-- Data --
----------------

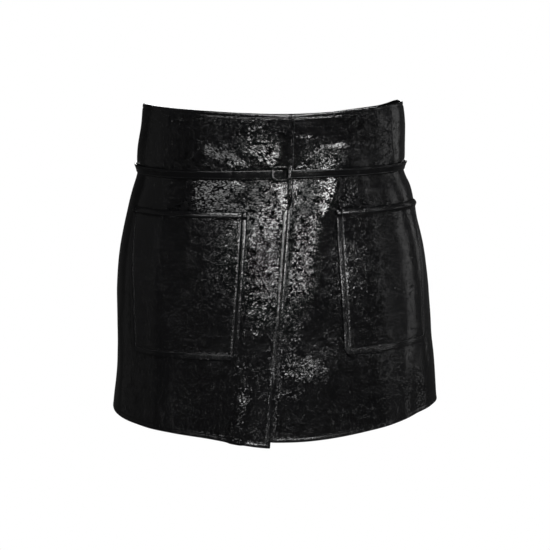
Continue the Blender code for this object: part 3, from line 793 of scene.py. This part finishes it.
def backDistance(bearing, height):
    return distanceAt(np.where(bearing > 180.0, bearing - 360.0, bearing), height)


def backRelief(bearing, height, first, last):
    distance = backDistance(bearing, height)
    radius = planRadius(bearing, height)
    fromFirst, fromLast = np.radians(bearing - first) * radius, np.radians(last - bearing) * radius
    relief = bodyRelief(distance, height) + edgeRelief(bearing, height, hemLine, backTopLine)
    return relief + rollOff(fromFirst, panelSide["backRoll"]) + rollOff(fromLast, panelSide["backRoll"])


def buildBack():
    made = []
    for name, (solid, first, last) in backSpans.items():
        across, edges = steps(panelSide["span"], cloth["step"]), (besideSeam(first, 1), besideSeam(last, -1))
        bearing, height = panelGrid(*edges, across, hemLine, downSteps, backTopLine)
        points = placed(bearing, height, backRelief(bearing, height, first, last))
        calm = calmCloth(backDistance(bearing, height), bearing, height, hemLine)
        panel = addShell(name, points, cloth["wall"], [panelVinyl, backing], calm=calm)
        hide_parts(solid)
        made.append(panel)
    return made


# patch pockets
pocketFinish = {
    "stitchIn": 0.0068, "grooveWide": 0.0012, "calmBeyond": 0.0008,
    "least": 0.15, "swellFade": (0.004, 0.016), "grooveFade": (0.008, 0.020),
    "topBand": 0.0046, "topSwell": 0.00220, "topFuller": 0.3, "topFade": 0.0044, "topRoll": (0.0010, 0.0012),
    "topGroove": (0.0010, 0.0003), "topGrooveBelow": 0.0006, "topStitchBelow": 0.0008,
}


def lessBelow(height, fade):
    # the sewn edges are flatter along the pocket's bottom
    fromBottom = smoothStep(height - pocketShape["bottom"], *fade)
    return pocketFinish["least"] + (1 - pocketFinish["least"]) * fromBottom


def pocketOut(pocket, distance, height):
    inner, outer = pocketEdges(pocket, height)
    across = np.clip((distance * pocket["side"] - inner) / (outer - inner), 0.0, 1.0)
    fromTop = pocketShape["top"] - height
    gape = np.maximum(1 - fromTop / pocketShape["gapeDepth"], 0.0) ** 2 * 4 * across * (1 - across)
    near = pocketInside(pocket, distance, height)
    out = layGap + pocketShape["wall"] + pocketShape["gape"] * gape + bodyRelief(distance, height)
    swell = pocket["swell"] * lessBelow(height, pocketFinish["swellFade"])
    out = out + puffedBand(near, pocketFinish["stitchIn"], 1.0) * swell
    sewn = pocket["groove"] * lessBelow(height, pocketFinish["grooveFade"])
    out = out + sewnGroove(near - pocketFinish["stitchIn"], pocketFinish["grooveWide"], sewn)
    out = out + rollOff(near, *pocket["edge"])
    band, fuller = pocketFinish["topBand"], pocketFinish["topFuller"]
    down = np.clip(fromTop / band, 0.0, 1.0)
    rolled = (1 + fuller - fuller * down) * down * smoothStep(fromTop, band + pocketFinish["topFade"], band)
    out = out + pocketFinish["topSwell"] * rolled + rollOff(fromTop, *pocketFinish["topRoll"])
    return out + sewnGroove(fromTop - band - pocketFinish["topGrooveBelow"], *pocketFinish["topGroove"])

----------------

-- To do --
Your output must be the lines of the material above, from the first through the line that contains "return relief +", copied exactly. Include both endpoints and nothing else.

-- Result of this task --
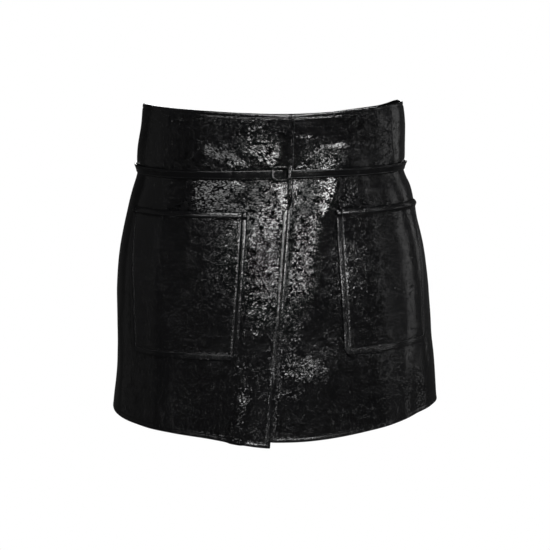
Continue the Blender code for this object: part 3, from line 793 of scene.py. This part finishes it.
def backDistance(bearing, height):
    return distanceAt(np.where(bearing > 180.0, bearing - 360.0, bearing), height)


def backRelief(bearing, height, first, last):
    distance = backDistance(bearing, height)
    radius = planRadius(bearing, height)
    fromFirst, fromLast = np.radians(bearing - first) * radius, np.radians(last - bearing) * radius
    relief = bodyRelief(distance, height) + edgeRelief(bearing, height, hemLine, backTopLine)
    return relief + rollOff(fromFirst, panelSide["backRoll"]) + rollOff(fromLast, panelSide["backRoll"])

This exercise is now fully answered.